VIDEO: The long and winding road -- blade transportation in Norway

After months of planning and modifying Norway's narrow, winding roads, the first turbine has been delivered and installed at Engie and Susi Partners' 208MW Tonstad wind farm.

Finnish transport company Silvasti has been responsible for making possible the 45km journey from Feda port in southern Norway to the 208MW wind farm.

It contracted Norwegian construction company Stangeland to blast and remove rocks from the side of the roads at slender corners and expand bridges to make carrying the 70-metre blades possible.

Stangeland also cut down trees and removed road signs to allow the tips of the blades to pass through, and flattened bumps in the roads to ease navigation.

Its efforts highlight the logistical challenges of wind farm development in remote or hard-to-access sites.

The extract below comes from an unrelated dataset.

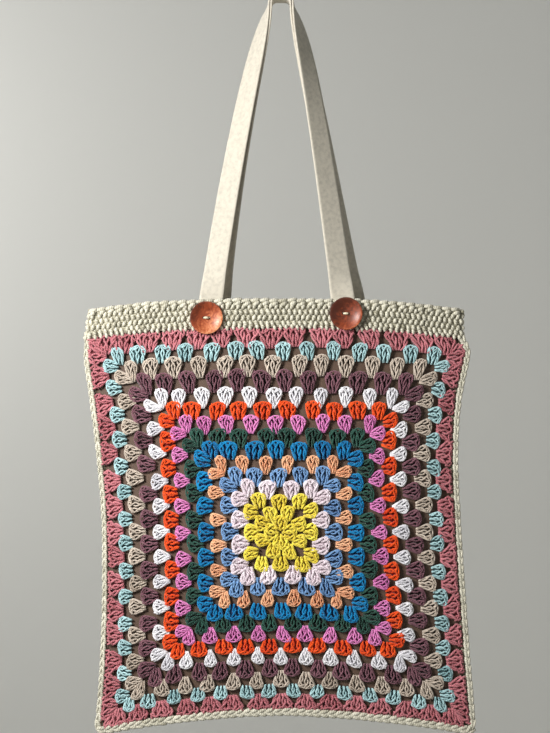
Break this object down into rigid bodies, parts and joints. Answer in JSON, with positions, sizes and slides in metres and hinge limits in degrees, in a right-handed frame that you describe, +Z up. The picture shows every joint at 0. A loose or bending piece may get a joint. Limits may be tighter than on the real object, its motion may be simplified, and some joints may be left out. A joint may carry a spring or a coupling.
{
  "type": "crochet tote bag",
  "caption": "Flat crocheted shoulder bag of two concentric-colour granny squares with a plain band, webbing handles and dished buttons, hanging by its handles.",
  "frame": {"origin": "underside of the inner handle's loop, where the bag hangs on its support", "axes": "+Z up, +X across the bag to the right as seen from the front, front facing -Y"},
  "size_m": [0.3262, 0.0331, 0.6177],
  "materials": {
    "yarn_yellow": "matt cotton yarn",
    "yarn_pale_pink": "matt cotton yarn",
    "yarn_periwinkle": "matt cotton yarn",
    "yarn_peach": "matt cotton yarn",
    "yarn_blue": "matt cotton yarn",
    "yarn_green": "matt cotton yarn",
    "yarn_orchid": "matt cotton yarn",
    "yarn_orange": "matt cotton yarn",
    "yarn_white": "matt cotton yarn",
    "yarn_plum": "matt cotton yarn",
    "yarn_taupe": "matt cotton yarn",
    "yarn_aqua": "matt cotton yarn",
    "yarn_rose": "matt cotton yarn",
    "yarn_cream": "matt cotton yarn",
    "lining": "smooth woven lining cloth",
    "webbing": "natural twill-woven cotton webbing",
    "button": "polished coconut or shell, glossy",
    "thread": "sewing thread"
  },
  "bodies": {
    "root": {"front_round_yellow": "yarn_yellow", "front_round_pale_pink": "yarn_pale_pink", "front_round_periwinkle": "yarn_periwinkle", "front_round_peach": "yarn_peach", "front_round_blue": "yarn_blue", "front_round_green": "yarn_green", "front_round_orchid": "yarn_orchid", "front_round_orange": "yarn_orange", "front_round_white": "yarn_white", "front_round_plum": "yarn_plum", "front_round_taupe": "yarn_taupe", "front_round_aqua": "yarn_aqua", "front_round_rose": "yarn_rose", "back_round_yellow": "yarn_yellow", "back_round_pale_pink": "yarn_pale_pink", "back_round_periwinkle": "yarn_periwinkle", "back_round_peach": "yarn_peach", "back_round_blue": "yarn_blue", "back_round_green": "yarn_green", "back_round_orchid": "yarn_orchid", "back_round_orange": "yarn_orange", "back_round_white": "yarn_white", "back_round_plum": "yarn_plum", "back_round_taupe": "yarn_taupe", "back_round_aqua": "yarn_aqua", "back_round_rose": "yarn_rose", "lining_front": "lining", "lining_back": "lining", "top_band": "yarn_cream", "edge_braid": "yarn_cream", "handle_front": "webbing", "handle_back": "webbing", "button_left": "button", "button_right": "button", "button_thread_left": "thread", "button_thread_right": "thread"}
  },
  "joints": []
}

Silvasti started transporting the 17-tonne blades in mid-June and a month later, installed the first Siemens Gamesa SWT-DD-142 turbine at Tonstad.

Deliveries have taken place in late evenings or at night, and always with a police escort under supervision of the Norwegian road authorities to avoid disruption to local communities.

Engie (20% owner) and Susi (80%) also de-rated two turbines to 3.7MW and one to 3.9MW to reduce noise for local cabin owners. The remaining 48 turbines have power ratings of 4.1MW.

The developers expect to commission the project in early 2020. Once operational, all of the power output from Tonstad will be bought by aluminium producer Norsk Hydro.